REVIEW: INDIGO FIELD by Marjorie Hudson

April 1, 2023 | By | Reply More

Marjorie Hudson knows the “Land Between Two Rivers” intimately, as a writer, farmer, activist, teacher, and member of a small Southern community for three decades. This deep knowledge of people and place suffuses every page of her stunning debut novel, Indigo Field.

In central North Carolina, where broad fields stretch out under the shadow of the ancient Gooley Pines, cultures clash. Randolph Jefferson Lee, retired colonel, despises the genteel retirement community his wife adores, until her sudden death sends him into a tailspin. Miss Reba Jones, an elderly Black woman who lives across the highway, guards the sacred dead even as she puts her faith into action with the invocation, “It’s time to feed the living.” 

A minor incident on the highway puts these two stubborn people on a continued collision course that draws in a young widow trying to run a farm, her Down syndrome son, the colonel’s estranged son, and the angry child of a violent man who can’t say the words he must say.

This novel is like the rocky field itself, “planted but never plowed,” with layer upon layer revealed, a stratigraphy of loss, dispossession, and death. Three centuries of crimes are buried there, and Miss Reba knows them, from the dispossession of the Tuscarora, to the brutalization of Black people, to the encroachment by forces of modernity such as the residential development and an archeological dig. 

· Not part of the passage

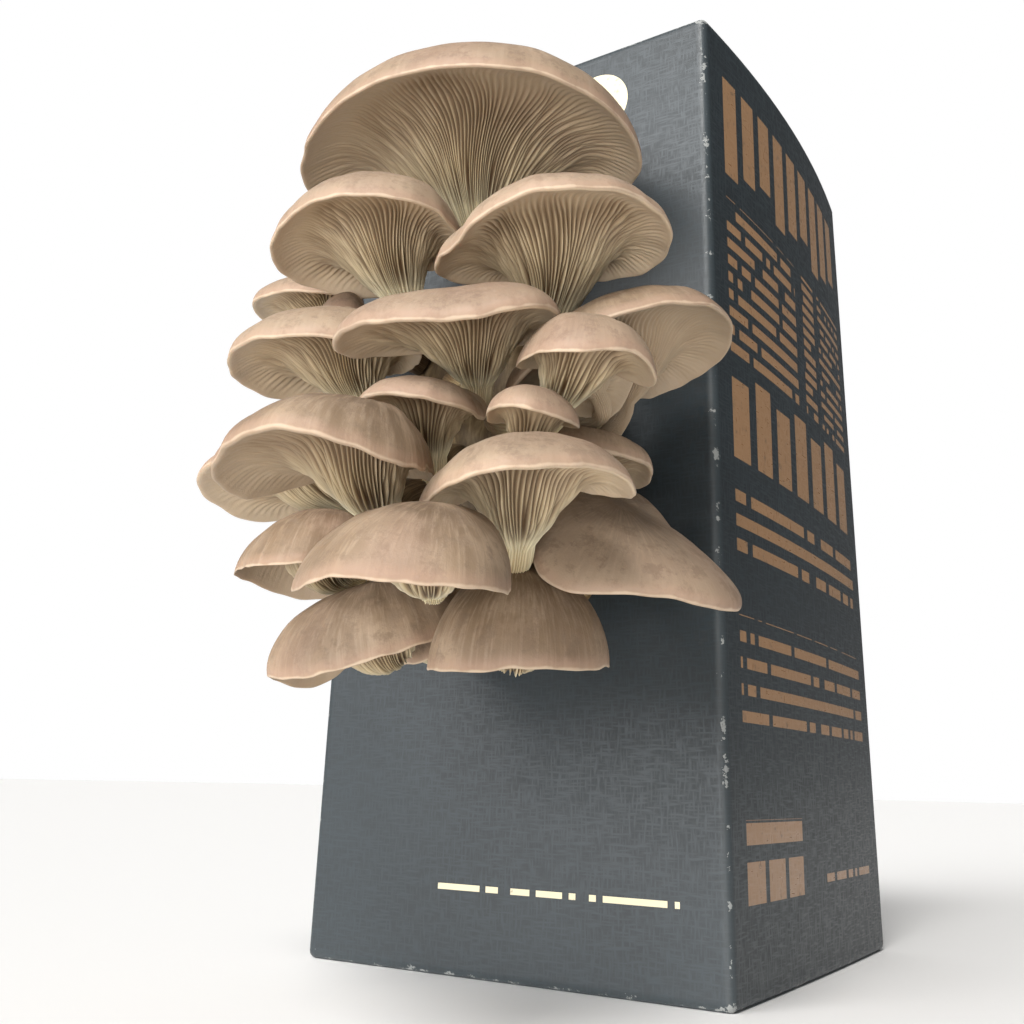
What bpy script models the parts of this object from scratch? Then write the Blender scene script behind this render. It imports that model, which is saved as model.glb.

Even as she strives for justice, other characters in Indigo Field are on their own quests, seeking a family, a place to put down roots, surcease in the familiar, or the strength to fly away. 

Angels are everywhere in this novel, “angels unaware” in the form of people who offer help even when it hurts to do so, and giant cedar statues of black angels that loom over Miss Reba’s modest house, memorials carved by her father for his dead children. She seeks heavenly retribution for the wrongs of the past, including her niece’s murder—Danielle still speaks to her, but she’s not the only uneasy spirit.

As the story builds, an angel comes flying to the blood-soaked ground of indigo field, on the wings of a hurricane that brings both peril and the possibility of reconciliation.  

Sometimes, the ties that bind are invisible as the mycelial networks that underlie field and forest. Without such support and communication with others, a living world will die. So will a community. Hudson’s tale takes us through grief to joy, turns our mourning into dancing as opposites are drawn together, past and present, old and young, dead and living, Black and native American and white. 

This book is a delight to read for its powerful story, but likewise for its lush, evocative telling. Hudson has capped a lifetime of writing about natural and human communities by enfolding us in this place with magnificent prose that combines an ecologist’s eye and a poet’s heart. 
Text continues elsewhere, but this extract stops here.